• _DATA FOR THE TASK_
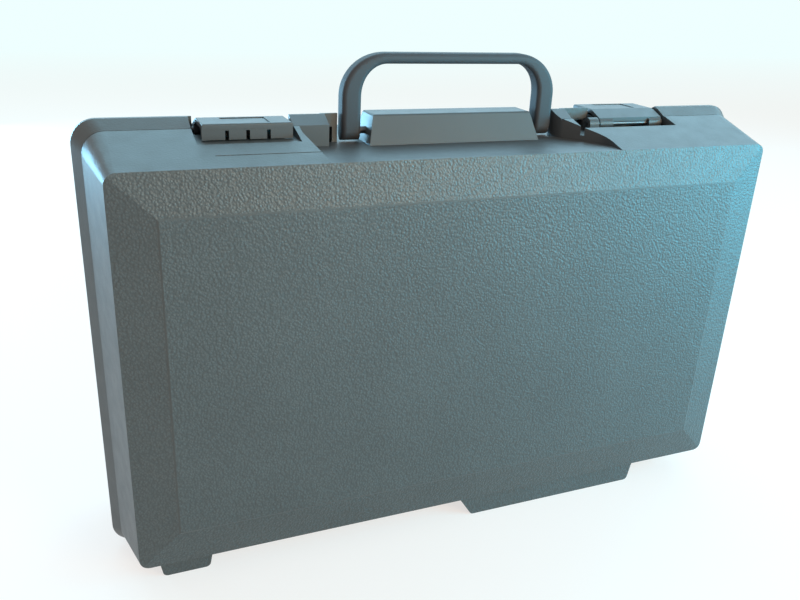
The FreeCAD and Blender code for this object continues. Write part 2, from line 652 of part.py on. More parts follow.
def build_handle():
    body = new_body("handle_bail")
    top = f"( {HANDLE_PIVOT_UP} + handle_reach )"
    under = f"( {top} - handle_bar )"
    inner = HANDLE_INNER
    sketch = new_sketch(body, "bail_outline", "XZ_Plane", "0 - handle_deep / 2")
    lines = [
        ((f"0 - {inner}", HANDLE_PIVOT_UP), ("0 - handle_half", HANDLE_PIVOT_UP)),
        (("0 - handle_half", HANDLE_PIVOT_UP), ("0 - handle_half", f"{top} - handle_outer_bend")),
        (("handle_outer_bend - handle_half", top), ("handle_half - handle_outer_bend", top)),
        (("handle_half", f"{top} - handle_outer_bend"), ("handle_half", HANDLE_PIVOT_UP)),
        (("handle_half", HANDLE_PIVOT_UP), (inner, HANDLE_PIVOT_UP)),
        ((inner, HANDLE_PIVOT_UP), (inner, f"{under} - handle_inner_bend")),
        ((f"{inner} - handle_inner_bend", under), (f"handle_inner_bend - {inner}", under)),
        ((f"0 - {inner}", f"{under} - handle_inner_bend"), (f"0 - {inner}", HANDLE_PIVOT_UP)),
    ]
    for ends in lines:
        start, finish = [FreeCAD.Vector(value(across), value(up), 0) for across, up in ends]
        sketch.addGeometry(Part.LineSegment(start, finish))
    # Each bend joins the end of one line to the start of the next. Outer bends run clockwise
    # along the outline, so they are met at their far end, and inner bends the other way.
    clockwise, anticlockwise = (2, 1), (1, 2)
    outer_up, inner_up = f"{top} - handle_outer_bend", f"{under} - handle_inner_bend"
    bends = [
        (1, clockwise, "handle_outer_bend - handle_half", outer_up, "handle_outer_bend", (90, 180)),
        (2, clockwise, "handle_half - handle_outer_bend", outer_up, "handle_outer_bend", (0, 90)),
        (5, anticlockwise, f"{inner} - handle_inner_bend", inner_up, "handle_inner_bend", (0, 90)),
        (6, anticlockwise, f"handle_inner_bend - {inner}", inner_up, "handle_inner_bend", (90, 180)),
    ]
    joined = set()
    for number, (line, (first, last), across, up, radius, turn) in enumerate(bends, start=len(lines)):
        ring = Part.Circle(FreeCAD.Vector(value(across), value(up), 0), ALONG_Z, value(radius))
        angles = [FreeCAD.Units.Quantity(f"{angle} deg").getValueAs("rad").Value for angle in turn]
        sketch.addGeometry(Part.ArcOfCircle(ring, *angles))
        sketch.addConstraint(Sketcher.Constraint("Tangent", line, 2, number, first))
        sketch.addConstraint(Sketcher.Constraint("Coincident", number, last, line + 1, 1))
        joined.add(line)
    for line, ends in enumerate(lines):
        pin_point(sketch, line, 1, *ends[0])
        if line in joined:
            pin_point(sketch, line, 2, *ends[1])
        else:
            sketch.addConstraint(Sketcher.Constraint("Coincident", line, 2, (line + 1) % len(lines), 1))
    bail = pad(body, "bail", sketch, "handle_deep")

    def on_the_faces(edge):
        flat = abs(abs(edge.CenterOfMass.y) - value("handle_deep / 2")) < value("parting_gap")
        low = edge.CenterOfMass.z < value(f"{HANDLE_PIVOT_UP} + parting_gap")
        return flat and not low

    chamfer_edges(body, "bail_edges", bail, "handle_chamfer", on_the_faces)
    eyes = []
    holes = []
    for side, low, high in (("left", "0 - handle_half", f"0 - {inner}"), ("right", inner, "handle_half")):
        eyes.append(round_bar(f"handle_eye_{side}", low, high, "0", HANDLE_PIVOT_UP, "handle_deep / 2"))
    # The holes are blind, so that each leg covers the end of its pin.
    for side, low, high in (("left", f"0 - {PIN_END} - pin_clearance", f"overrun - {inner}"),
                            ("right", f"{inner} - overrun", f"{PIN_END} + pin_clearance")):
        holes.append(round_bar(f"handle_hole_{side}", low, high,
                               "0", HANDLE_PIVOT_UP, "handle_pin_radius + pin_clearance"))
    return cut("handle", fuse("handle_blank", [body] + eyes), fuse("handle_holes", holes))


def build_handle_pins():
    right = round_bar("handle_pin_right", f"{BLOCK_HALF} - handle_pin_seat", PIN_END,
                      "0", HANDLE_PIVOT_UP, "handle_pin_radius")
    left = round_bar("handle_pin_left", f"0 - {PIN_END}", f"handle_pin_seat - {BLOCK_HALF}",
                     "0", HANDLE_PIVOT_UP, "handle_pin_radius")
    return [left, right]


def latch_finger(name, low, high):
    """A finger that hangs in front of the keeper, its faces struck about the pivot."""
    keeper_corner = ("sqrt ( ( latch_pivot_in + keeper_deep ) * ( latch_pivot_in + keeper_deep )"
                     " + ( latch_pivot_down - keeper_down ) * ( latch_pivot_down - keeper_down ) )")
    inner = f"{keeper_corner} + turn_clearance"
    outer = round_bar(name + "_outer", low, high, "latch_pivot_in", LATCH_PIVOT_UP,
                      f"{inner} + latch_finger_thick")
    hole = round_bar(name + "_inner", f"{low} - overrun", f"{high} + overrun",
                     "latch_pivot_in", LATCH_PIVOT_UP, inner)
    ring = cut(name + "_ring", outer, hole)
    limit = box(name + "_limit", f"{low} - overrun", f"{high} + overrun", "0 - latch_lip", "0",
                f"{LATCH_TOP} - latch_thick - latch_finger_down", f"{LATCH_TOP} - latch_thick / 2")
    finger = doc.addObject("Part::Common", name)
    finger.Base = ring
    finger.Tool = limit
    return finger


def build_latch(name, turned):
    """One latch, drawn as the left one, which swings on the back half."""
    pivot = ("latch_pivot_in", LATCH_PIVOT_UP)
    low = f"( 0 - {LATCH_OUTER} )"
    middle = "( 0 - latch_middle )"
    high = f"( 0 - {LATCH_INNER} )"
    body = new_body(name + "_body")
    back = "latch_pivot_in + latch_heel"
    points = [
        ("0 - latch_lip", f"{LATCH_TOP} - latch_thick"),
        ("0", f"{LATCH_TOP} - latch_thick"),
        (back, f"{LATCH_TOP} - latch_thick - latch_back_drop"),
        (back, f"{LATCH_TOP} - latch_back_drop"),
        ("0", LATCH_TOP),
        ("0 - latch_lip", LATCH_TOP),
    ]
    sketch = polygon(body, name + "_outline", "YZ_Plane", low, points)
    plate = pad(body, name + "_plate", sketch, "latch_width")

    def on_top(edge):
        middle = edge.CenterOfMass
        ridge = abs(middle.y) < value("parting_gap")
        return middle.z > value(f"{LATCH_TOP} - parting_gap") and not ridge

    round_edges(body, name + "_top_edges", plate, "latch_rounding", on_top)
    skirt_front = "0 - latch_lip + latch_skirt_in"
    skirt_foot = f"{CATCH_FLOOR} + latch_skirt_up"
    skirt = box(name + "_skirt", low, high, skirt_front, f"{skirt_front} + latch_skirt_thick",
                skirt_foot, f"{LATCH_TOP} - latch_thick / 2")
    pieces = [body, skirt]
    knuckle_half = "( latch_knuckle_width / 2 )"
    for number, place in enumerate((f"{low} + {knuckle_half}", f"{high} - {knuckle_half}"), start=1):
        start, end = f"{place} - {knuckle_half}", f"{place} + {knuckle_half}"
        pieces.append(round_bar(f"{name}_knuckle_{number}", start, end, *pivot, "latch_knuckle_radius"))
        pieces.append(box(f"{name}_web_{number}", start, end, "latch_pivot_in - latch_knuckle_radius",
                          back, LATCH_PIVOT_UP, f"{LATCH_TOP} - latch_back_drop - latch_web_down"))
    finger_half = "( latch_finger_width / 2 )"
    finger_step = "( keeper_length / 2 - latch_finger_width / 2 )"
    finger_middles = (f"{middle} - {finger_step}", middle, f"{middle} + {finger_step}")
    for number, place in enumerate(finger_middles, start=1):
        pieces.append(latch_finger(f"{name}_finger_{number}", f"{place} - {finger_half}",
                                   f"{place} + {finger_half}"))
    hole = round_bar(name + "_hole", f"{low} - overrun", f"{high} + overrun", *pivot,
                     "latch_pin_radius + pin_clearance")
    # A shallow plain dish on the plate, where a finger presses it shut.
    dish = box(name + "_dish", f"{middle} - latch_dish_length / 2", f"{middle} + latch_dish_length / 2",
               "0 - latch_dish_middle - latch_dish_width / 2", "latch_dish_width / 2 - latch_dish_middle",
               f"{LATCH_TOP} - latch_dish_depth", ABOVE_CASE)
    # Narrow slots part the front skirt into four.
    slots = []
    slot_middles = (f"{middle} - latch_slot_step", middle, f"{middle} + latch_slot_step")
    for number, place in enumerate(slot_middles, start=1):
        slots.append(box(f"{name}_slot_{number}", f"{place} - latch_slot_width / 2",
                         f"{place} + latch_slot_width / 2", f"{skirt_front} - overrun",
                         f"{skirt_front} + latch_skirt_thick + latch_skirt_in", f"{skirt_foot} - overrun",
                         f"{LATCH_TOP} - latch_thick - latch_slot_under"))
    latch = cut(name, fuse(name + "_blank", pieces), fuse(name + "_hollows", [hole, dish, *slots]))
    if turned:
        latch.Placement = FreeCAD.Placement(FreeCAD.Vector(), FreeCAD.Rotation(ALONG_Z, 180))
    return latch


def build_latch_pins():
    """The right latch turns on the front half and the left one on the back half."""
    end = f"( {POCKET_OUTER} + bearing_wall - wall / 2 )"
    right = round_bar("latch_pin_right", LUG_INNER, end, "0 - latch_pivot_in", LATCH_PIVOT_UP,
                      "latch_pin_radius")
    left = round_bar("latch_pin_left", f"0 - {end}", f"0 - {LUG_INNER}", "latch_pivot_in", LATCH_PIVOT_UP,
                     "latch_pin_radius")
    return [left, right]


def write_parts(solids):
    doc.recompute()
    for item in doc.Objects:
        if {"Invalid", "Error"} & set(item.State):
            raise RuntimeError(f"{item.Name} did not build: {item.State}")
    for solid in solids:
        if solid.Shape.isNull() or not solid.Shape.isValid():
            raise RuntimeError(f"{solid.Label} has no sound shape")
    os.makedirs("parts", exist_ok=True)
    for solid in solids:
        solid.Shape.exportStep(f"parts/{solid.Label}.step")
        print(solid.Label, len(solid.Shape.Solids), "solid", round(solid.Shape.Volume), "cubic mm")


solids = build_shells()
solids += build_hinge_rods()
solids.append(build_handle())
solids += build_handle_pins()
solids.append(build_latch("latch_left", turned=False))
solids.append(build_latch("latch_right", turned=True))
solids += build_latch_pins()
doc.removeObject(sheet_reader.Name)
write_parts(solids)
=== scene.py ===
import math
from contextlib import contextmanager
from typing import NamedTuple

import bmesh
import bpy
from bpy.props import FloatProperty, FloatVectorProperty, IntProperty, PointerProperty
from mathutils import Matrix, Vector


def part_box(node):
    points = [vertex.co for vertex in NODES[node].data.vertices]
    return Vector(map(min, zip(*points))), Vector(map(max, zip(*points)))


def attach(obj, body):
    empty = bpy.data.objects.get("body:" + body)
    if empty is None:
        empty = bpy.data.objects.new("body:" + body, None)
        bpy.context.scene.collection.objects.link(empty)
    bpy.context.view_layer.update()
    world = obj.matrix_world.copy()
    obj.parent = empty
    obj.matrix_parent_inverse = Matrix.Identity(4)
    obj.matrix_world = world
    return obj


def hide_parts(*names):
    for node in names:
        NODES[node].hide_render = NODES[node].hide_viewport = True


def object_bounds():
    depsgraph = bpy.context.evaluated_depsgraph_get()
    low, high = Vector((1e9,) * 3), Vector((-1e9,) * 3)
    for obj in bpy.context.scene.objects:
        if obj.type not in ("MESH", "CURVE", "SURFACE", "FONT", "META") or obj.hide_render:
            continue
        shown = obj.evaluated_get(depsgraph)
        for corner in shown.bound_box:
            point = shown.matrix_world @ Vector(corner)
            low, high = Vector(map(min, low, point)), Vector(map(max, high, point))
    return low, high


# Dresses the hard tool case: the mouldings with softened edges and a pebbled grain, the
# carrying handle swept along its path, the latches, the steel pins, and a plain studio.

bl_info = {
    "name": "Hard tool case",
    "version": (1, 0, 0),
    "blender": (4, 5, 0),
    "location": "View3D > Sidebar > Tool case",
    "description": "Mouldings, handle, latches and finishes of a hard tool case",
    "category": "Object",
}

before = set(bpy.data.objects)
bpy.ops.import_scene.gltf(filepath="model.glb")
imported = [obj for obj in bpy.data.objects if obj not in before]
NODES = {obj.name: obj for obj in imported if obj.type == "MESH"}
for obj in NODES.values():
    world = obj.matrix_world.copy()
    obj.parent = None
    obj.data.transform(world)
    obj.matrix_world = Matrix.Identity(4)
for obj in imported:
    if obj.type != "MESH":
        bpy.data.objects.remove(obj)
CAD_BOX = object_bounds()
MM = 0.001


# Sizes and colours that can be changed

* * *

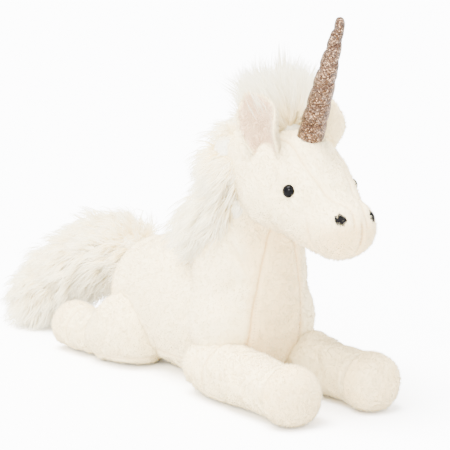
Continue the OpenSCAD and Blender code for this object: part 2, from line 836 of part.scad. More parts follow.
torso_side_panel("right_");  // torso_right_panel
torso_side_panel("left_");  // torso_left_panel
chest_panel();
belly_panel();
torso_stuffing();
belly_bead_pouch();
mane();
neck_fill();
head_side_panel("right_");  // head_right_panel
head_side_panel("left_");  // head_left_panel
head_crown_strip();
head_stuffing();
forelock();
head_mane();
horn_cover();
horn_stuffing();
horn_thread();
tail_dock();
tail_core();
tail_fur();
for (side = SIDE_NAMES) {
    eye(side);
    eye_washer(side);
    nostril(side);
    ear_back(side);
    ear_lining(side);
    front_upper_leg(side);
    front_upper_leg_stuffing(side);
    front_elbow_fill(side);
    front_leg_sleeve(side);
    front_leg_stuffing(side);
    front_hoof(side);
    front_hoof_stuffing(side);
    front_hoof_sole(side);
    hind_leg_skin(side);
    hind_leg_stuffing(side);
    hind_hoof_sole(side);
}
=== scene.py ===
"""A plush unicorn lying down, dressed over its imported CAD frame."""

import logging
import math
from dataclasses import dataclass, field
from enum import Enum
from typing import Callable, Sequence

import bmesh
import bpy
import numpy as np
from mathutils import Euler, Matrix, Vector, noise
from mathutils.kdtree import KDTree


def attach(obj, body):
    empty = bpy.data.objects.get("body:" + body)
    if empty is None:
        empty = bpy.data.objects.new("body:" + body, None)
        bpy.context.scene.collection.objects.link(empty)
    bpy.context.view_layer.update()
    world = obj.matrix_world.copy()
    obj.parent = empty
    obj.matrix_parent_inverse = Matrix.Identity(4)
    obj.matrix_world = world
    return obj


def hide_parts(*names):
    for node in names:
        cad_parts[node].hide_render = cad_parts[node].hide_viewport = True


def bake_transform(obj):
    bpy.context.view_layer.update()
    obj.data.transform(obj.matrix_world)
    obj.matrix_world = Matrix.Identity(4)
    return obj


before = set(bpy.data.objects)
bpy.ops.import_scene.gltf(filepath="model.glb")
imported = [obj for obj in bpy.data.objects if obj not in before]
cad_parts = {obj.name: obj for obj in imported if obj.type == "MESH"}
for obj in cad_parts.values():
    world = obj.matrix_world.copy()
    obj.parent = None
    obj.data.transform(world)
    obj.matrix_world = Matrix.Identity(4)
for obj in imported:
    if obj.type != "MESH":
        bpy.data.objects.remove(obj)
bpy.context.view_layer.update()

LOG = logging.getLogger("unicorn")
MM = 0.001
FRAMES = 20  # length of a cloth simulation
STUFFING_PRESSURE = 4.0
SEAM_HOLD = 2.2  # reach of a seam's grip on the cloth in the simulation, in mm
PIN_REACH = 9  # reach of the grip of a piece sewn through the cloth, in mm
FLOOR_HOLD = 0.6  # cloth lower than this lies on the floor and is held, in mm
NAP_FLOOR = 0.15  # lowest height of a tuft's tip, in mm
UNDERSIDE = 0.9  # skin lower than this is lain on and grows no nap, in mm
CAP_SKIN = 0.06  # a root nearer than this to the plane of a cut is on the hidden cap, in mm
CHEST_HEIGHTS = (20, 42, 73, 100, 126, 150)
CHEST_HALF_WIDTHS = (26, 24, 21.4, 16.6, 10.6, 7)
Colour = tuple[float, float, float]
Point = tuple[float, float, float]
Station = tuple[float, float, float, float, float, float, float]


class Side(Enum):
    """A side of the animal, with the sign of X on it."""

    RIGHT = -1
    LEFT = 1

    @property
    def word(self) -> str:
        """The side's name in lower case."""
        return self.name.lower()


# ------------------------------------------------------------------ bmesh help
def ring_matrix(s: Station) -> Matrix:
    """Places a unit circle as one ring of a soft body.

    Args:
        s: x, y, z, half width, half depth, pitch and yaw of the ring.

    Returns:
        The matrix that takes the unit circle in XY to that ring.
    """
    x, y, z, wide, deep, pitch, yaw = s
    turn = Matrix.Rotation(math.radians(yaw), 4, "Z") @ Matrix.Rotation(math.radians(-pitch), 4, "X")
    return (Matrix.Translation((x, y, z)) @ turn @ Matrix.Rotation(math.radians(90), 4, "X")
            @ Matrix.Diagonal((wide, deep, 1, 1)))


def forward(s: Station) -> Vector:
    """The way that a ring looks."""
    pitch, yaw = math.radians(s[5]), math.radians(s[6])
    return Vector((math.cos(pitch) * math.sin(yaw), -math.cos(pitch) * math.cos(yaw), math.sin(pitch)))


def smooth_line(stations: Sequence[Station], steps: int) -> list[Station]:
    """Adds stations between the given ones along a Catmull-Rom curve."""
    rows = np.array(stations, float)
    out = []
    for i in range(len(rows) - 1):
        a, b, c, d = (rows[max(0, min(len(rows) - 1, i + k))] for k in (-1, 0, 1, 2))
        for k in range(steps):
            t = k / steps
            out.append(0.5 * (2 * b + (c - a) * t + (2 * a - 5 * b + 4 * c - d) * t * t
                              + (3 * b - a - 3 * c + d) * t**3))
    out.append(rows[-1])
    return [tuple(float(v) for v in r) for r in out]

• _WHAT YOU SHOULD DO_
Of the entries listed above, reproduce only the lines starting at the line containing "solids = build_shells()" and ending at the line containing "Vector(map(max, high, point))". Include both, exactly as they stand.

• _OUTPUT FOR THIS TASK_
solids = build_shells()
solids += build_hinge_rods()
solids.append(build_handle())
solids += build_handle_pins()
solids.append(build_latch("latch_left", turned=False))
solids.append(build_latch("latch_right", turned=True))
solids += build_latch_pins()
doc.removeObject(sheet_reader.Name)
write_parts(solids)
=== scene.py ===
import math
from contextlib import contextmanager
from typing import NamedTuple

import bmesh
import bpy
from bpy.props import FloatProperty, FloatVectorProperty, IntProperty, PointerProperty
from mathutils import Matrix, Vector


def part_box(node):
    points = [vertex.co for vertex in NODES[node].data.vertices]
    return Vector(map(min, zip(*points))), Vector(map(max, zip(*points)))


def attach(obj, body):
    empty = bpy.data.objects.get("body:" + body)
    if empty is None:
        empty = bpy.data.objects.new("body:" + body, None)
        bpy.context.scene.collection.objects.link(empty)
    bpy.context.view_layer.update()
    world = obj.matrix_world.copy()
    obj.parent = empty
    obj.matrix_parent_inverse = Matrix.Identity(4)
    obj.matrix_world = world
    return obj


def hide_parts(*names):
    for node in names:
        NODES[node].hide_render = NODES[node].hide_viewport = True


def object_bounds():
    depsgraph = bpy.context.evaluated_depsgraph_get()
    low, high = Vector((1e9,) * 3), Vector((-1e9,) * 3)
    for obj in bpy.context.scene.objects:
        if obj.type not in ("MESH", "CURVE", "SURFACE", "FONT", "META") or obj.hide_render:
            continue
        shown = obj.evaluated_get(depsgraph)
        for corner in shown.bound_box:
            point = shown.matrix_world @ Vector(corner)
            low, high = Vector(map(min, low, point)), Vector(map(max, high, point))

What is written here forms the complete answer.